So what exactly is coming with extended C++ support?

Paulo Pinto via Digitalmars-d digitalmars-d at puremagic.com
Wed Oct 1 00:35:08 PDT 2014


On Tuesday, 30 September 2014 at 21:19:44 UTC, Ethan wrote:
> On Tuesday, 30 September 2014 at 08:48:19 UTC, Szymon Gatner 
> wrote:
>> Considered how many games (and I don't mean indie anymore, but 
>> for example Blizzard's Heartstone) are now created in Unity 
>> which uses not only GC but runs in Mono I am very skeptical of 
>> anybody claiming GC is a no-go for games. - Especially- that 
>> native executable is being built in case of D.
>>
>> I realize AAA's have have their reasons against GC i but in 
>> that case one should probably just get UE4 license anyway.
>
> Hello. AAA developer (Remedy) here using D. Custom tech, with a 
> custom binding solution written originally by Manu and 
> continued by myself.
>
> A GC itself is not a bad thing. The implementation, however, is.
>
> With a codebase like ours (mostly C++, some D), there's a few 
> things we need.

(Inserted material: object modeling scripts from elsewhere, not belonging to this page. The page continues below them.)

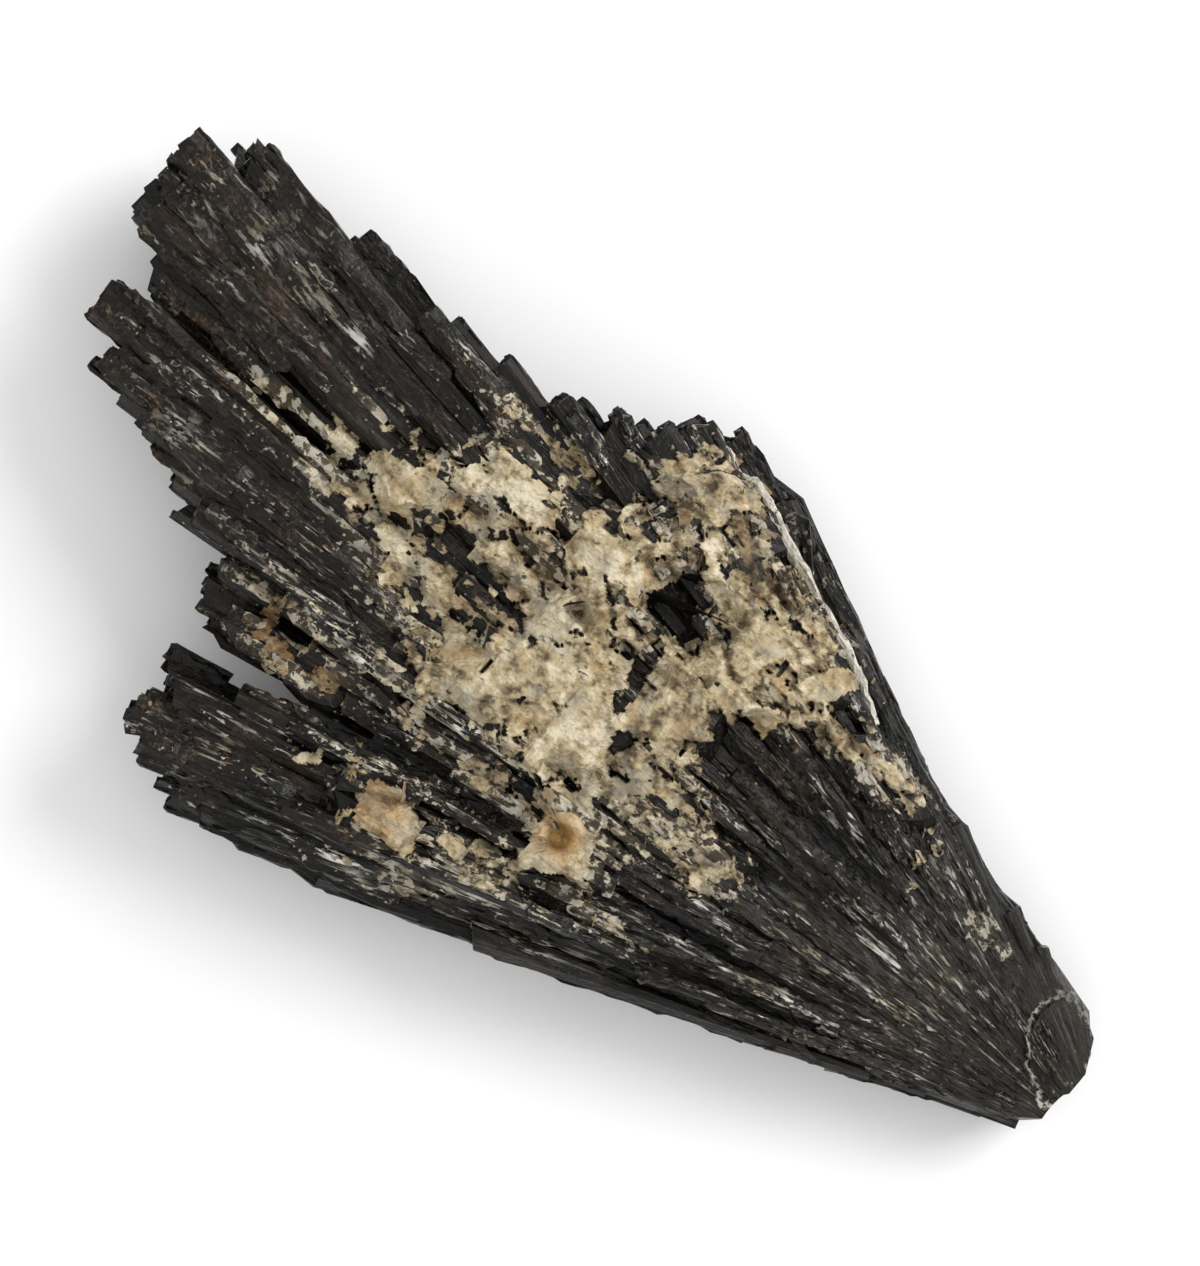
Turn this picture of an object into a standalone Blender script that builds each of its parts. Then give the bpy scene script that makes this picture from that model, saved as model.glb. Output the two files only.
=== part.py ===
"""Black kyanite fan: one grown-together spray of flat laths, with patches of pale matrix crust.

The fan lies on its flat back. It is laid out in polar form round a growth centre just beyond
its broken tip: an angle from +X, positive towards +Y, and a radius. Metres, +Z up, with the
origin under the middle of the fan.
"""

import math
import random

import bmesh
import bpy
from mathutils import Matrix, Vector

MM = 0.001
SEED = 116

# Driving dimensions
FAN_LENGTH = 64.0 * MM             # tip to the longest finger
CENTRE_TO_TIP = 4.4 * MM           # the growth centre lies this far beyond the broken tip
HALF_SPREAD = math.radians(21.3)   # the fan opens this far each side of its axis
CROWN_HEIGHT = 10.4 * MM           # thickest place, a little past half way
EDGE_DROP = 2.4 * MM               # how much lower the upper side is along both edges
EDGE_LIFT = 1.3 * MM               # how much the lower side lifts along both edges
TIP_EASE = 20.0 * MM               # both ease off over this radius towards the tip
CORE_INSET = 0.9 * MM              # the solid heart lies this far inside the laths
LATH_THICKNESS = 3.1 * MM
LATH_CHAMFER = 0.30                # share of a lath's width that each corner of its face loses
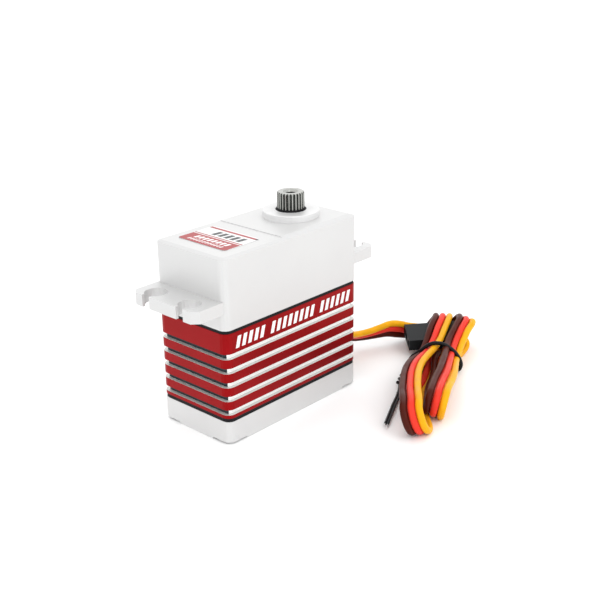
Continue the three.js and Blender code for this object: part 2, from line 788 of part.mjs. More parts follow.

Deterministic garbage collection is a big one - 
> when our C++ object is being destroyed, we need the D object to 
> be destroyed at the same time in most cases. This can be 
> handled by calling GC.collect() often, but that's where the 
> next thing comes in - the time the GC needs. If the time isn't 
> being scheduled at object destruction, then it all gets lumped 
> together in the GC collect. It automatically moves the time 
> cost to a place where we may not want it.
>
> ARC garbage collection would certainly be beneficial there. I 
> looked in to adding support at a language level and at a 
> library level for it, but the time it would have taken for me 
> to learn both of those well enough to not muck it up is not 
> feasible. Writing a garbage collector that we have greater 
> control over will also take up too much time. The simpler 
> solution is to enforce coding standards that avoid triggering 
> the GC.
>
> It's something I will look at again in the future, to be sure. 
> And also to be sure, nothing is being done in Unity to the 
> scale we do stuff in our engine (at least, nothing in Unity 
> that also doesn't use a ton of native code to bypass Unity's 
> limitations).

Thanks for the feedback, quite interesting.